Selon lui, le désarmement et l’identification des électeurs doivent constituer les priorités de la nouvelle équipe gouvernementale. "L’accord de Ouagadougou a tracé les sillons des élections. Même si certaines modalités du désarmement et de l’identification ne sont pas explicites, nous pensons que le processus peut être entamé et va se dérouler normalement", a affirmé Gadji.

"Il y a des signes qui ne trompent pas. A la différence des précédents accords, celui de Ouagadougou a visiblement rencontré l’adhésion de tous", a ajouté Gadji. "Cela est de bonne augure et si la paix se présentait plus vite que prévue, ce sont les populations qui vont retrouver un nouveau souffle".

Le PDCI, par la voix de son secrétaire général Alphonse Djédjé Mady, a exprimé dimanche, à la radio nationale, son "soutien ferme et assure de sa disponibilité pour aider le gouvernement à mener à bien la mission qui lui est confiée".

Pour sa part, joint au téléphone par IPS, Amadou Gon, secrétaire général adjoint du RDR, s’est dit "convaincu que ce gouvernement, fruit de concessions mutuelles, est susceptible de mettre un terme aux souffrances du peuple de Côte d’Ivoire, et de lui ouvrir les voies d’une vraie réconciliation nationale". Il a ajouté : "Il n’y aura pas de sacrifices de trop, nous avons cette fois l’occasion de trouver nous-mêmes la voie de sortie".
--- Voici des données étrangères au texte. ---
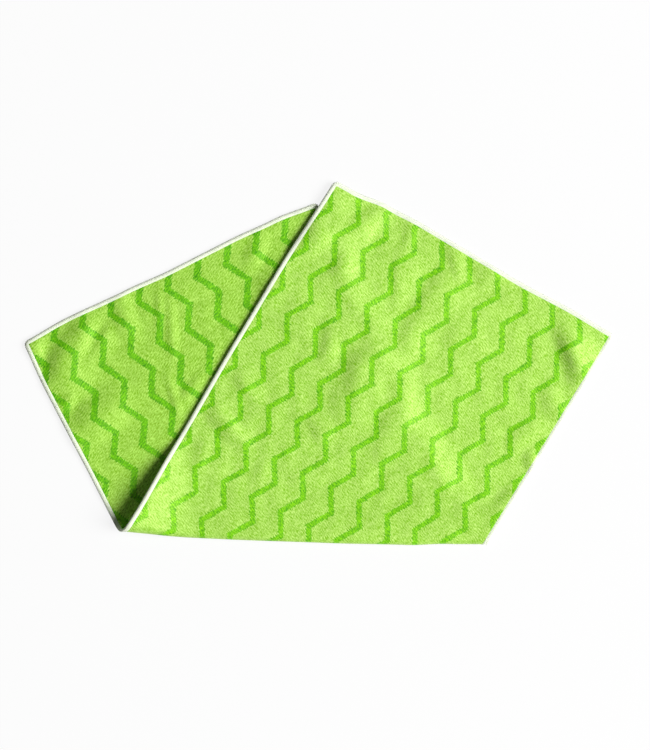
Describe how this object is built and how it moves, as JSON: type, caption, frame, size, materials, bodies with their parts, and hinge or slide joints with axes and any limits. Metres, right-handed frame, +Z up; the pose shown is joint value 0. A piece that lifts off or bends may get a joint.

Quant à Miaka Oureto, secrétaire général du FPI, il a affirmé que "Tous les rôles sont désormais répartis. Il reste à chacun des animateurs de s’investir corps et âme pour sortir de la crise".

Mais en dépit de toutes ces assurances, les gens de la rue et la société civile restent quelque peu sceptiques. "Qu’on le veuille ou pas, nous sommes dans un jeu politique", a indiqué Florence Ahizi, une étudiante en maîtrise de Lettres modernes, à l’Université de Cocody-Abidjan.

"Aujourd’hui, Gbagbo a repris ce qu’il avait perdu depuis Marcoussis (un accord de 2003 en France), à savoir la Défense et l’Intérieur. Alors, on pense qu’au moment des élections, il va laisser faire les choses !", dit-elle "Guillaume Soro a contenté ses hommes et ses soutiens, mais à bien y voir, la rébellion n’a rien gagné du tout. Qu’en sera-t-il lorsqu’elle s’en rendra compte ?", demande Ahizi.

Pour sa part, Serges Aka, membre de la Convention de la société civile ivoirienne, basée à Abidjan, a affirmé : "Ce gouvernement est issu d’un deal entre deux hommes" et, selon lui, les ministres viendront encore "se remplir les poches avant les élections. Nous n’attendons rien de cette équipe".

Depuis le 19 septembre 2002, la Côte d’Ivoire est divisée en deux par une rébellion armée qui occupe la moitié nord du pays. Les ex-rebelles estiment avoir pris les armes pour lutter contre l’exclusion présumée des populations de cette partie de ce pays d’Afrique de l’ouest.

Pendant plus de quatre années de crise, les ex-belligérants ont été séparés par une ligne de démarcation, appelée ’’zone de confiance’’, sous le contrôle des forces impartiales des Nations Unies et des soldats français de l’opération Licorne. Cette zone était le théâtre, depuis quelque temps, d’exactions de la part de soldats incontrôlés ou de grands bandits contre les populations qui y vivent ou tentent de la traverser.

Vendredi dernier, la Mission des Nations Unies en Côte d’Ivoire a indiqué qu’à partir du 16 avril prochain, "Nous allons entamer le démantèlement de la zone de confiance et nous positionner en observation". Plus tôt à la mi-mars, les autorités françaises avaient annoncé le retrait progressif de leurs troupes du pays, avec le départ de 500 premiers hommes.